If you have a very weak arm of government like the legislature that is completely at the beck and call of the executives, the whole idea of checks and balances collapses and democracy is supposed to exist and thrive on the existence of the three arms of government. As we are talking, even the executive is creating and doing everything possible to completely muffle and weaken the judiciary as it has done to the legislature.
  
Our basic operational structure that is supposed to keep the democratic system at a fair and balanced table is not in existence. It is gradually being depleted because the strength of a key arm like the legislature has totally been taken away.

Some say the 1999 Constitution is one of the major problems of the country. Do you agree? 

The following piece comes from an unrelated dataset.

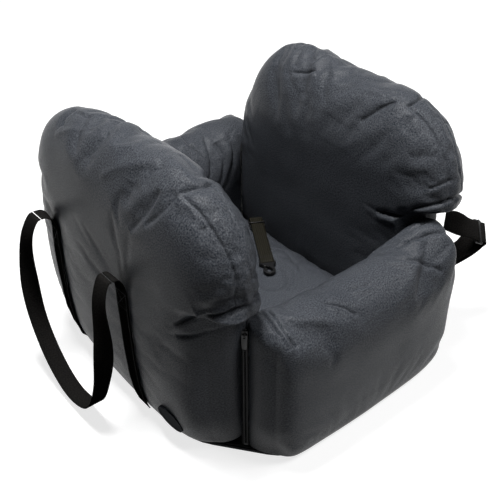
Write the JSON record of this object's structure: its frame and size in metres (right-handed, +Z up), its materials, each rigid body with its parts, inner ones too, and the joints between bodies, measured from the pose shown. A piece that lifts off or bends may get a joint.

Our Constitution is completely wrong. We don’t have a Constitution in the first place. What we have is a contraption that was fabricated by the military to suit their own purposes. It does not reflect the yearnings of Nigerians. It does not reflect the aspirations of Nigerians.
  
Our Constitution is lying. It does not reflect even what it calls itself. Our Constitution lies against itself by claiming it’s a federal Constitution, whereas it’s a unitary Constitution. Every of its content is a reflection of a unitary system. It carries the name “federal constitution” while every part of its content is unitary in nature. The Constitution is doomed because it lies against itself.

Corruption is still a big issue in the country. How can we get out of it?
We can only get out of corruption when we remove corrupt people. We cannot get out of it when the people that are operating the system are still corrupt. If we want to get out of corruption, we must first elect people who will not be compromised, people who have integrity and reputation, but now, we don’t have them.